Indonesia, Thailand and Russia have fired early shots in a trade war that is threatening to engulf the world rubber market.

In a bid to reverse a slump that has taken natural rubber prices down to 30-year lows, Indonesia and Thailand, the world's biggest producers, have taken a huge gamble. These two, which control half the world's natural rubber market, are believed to be planning an immediate 10 per cent cut in production in the hope that the squeeze on supply will force prices to rise by 30 per cent.

The scheme represents a sharp acceleration of previous plans, which had involved more moderate cuts being made over the space of five years. Commodities analysts are expecting the world's third biggest producer, Malaysia, to follow suit over the next few weeks.

The cuts, if effective, could produce an estimated 20 per cent hike in the price of finished tyres.

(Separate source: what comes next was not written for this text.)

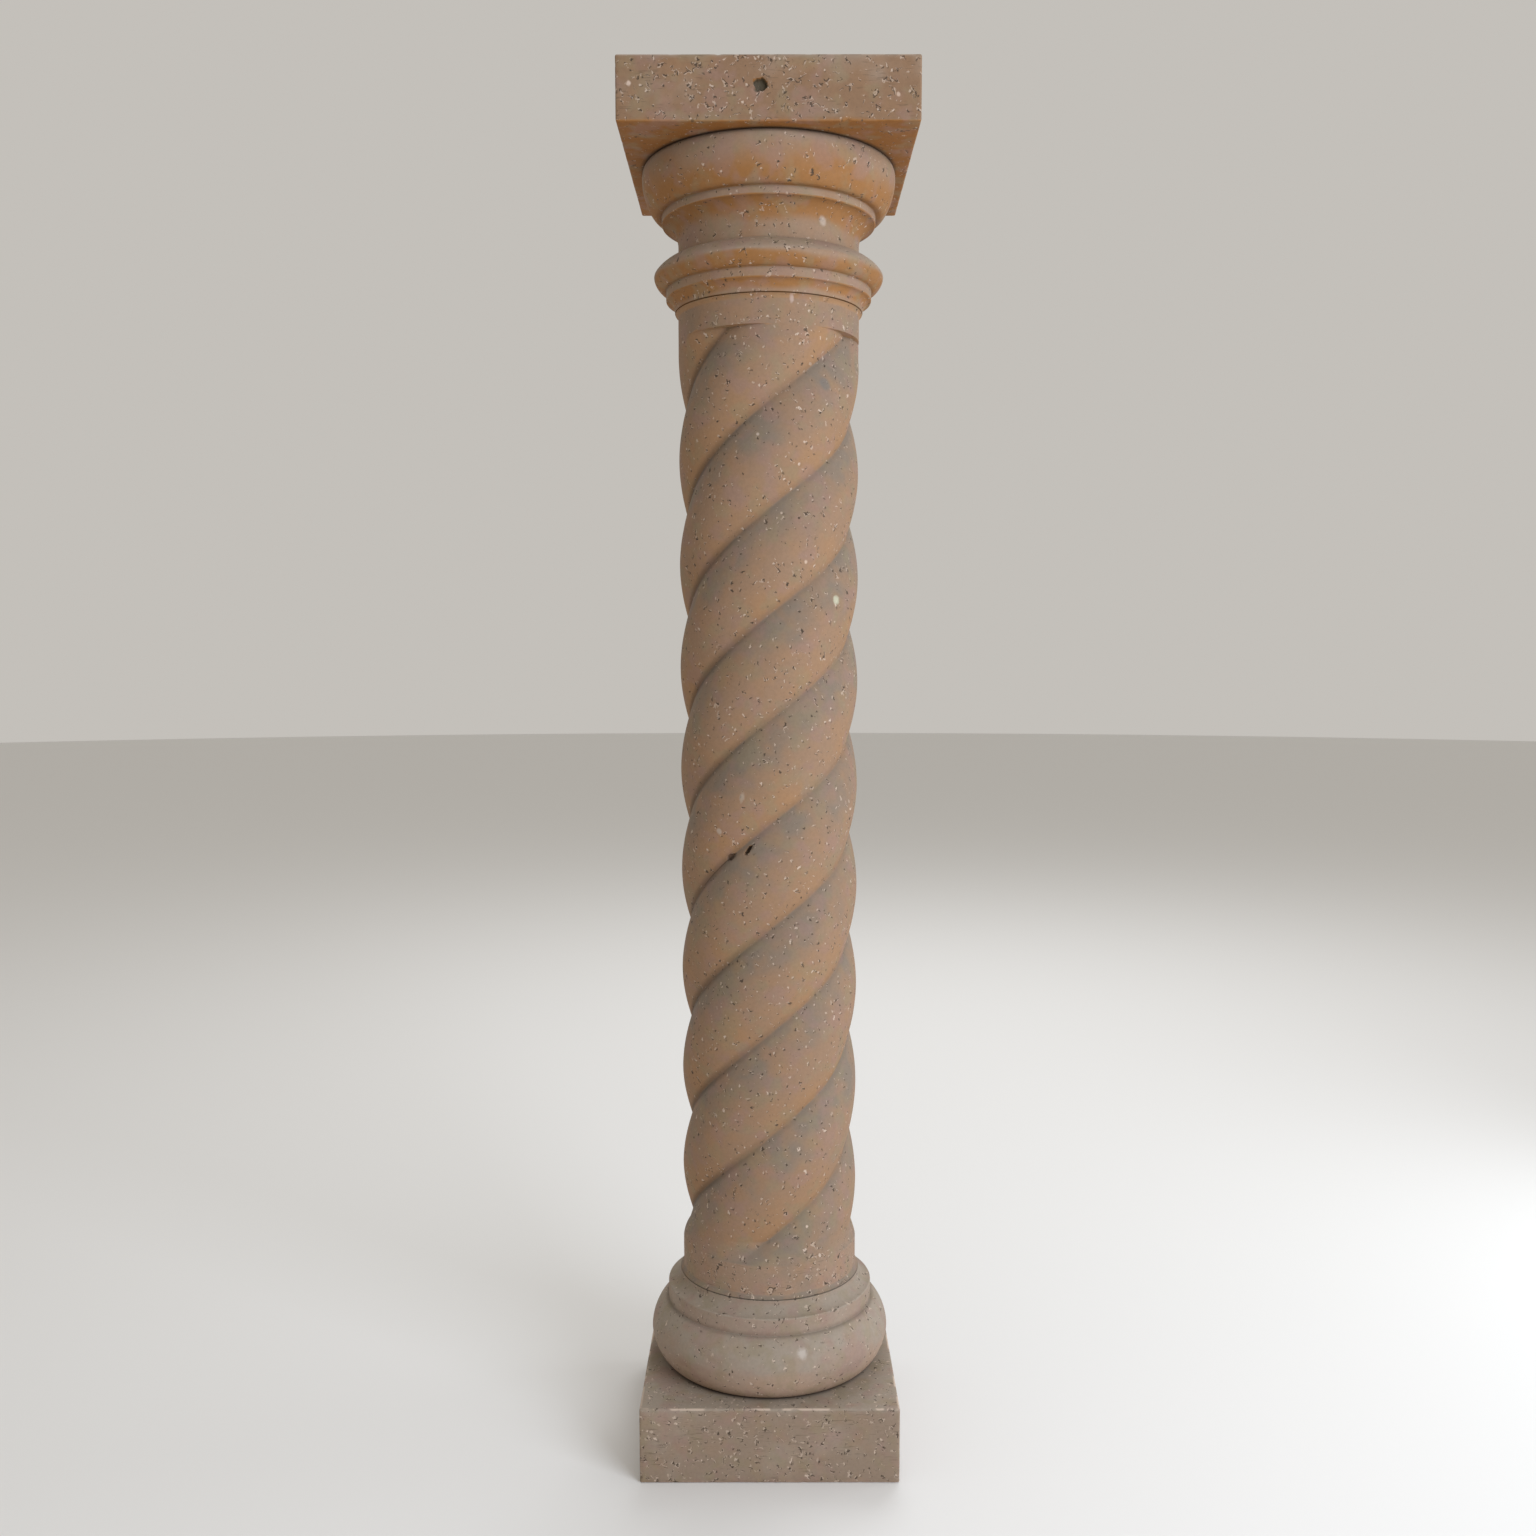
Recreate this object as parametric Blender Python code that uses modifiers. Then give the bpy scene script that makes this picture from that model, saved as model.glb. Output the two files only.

In order to achieve the dramatic cuts, the Indonesian and Thai governments are proposingto convert the plantations into areas for cultivating cash crops such as cocoa and coffee.

Their desperation is a result of two factors affecting global demand for rubber. The first is the gradual decline of the auto market, which accounts for the bulk of usage in tyres and seals. The second is the low oil price, which has made synthetic rubber a cheaper alternative for consumers.

One of the principal beneficiaries is Russia, whose large synthetic rubber producers have turned a healthy profit by using cheap domestic oil supplies. Russia is believed to have no intention of pulling back crude production, despite calls from leading players in the world oil market. Russian rubber producers are further understood to have approached China with a cheap synthetic alternative to its proposed purchase this year of one million tonnes of natural rubber.

But the natural rubber producers have a scientific trump card arising from the formulae used by large tyre producers such as Goodyear and Bridgestone. Because tyres are generally made from a mixture of natural and synthetic rubber, the natural producers know that demand will never fall beyond a certain point.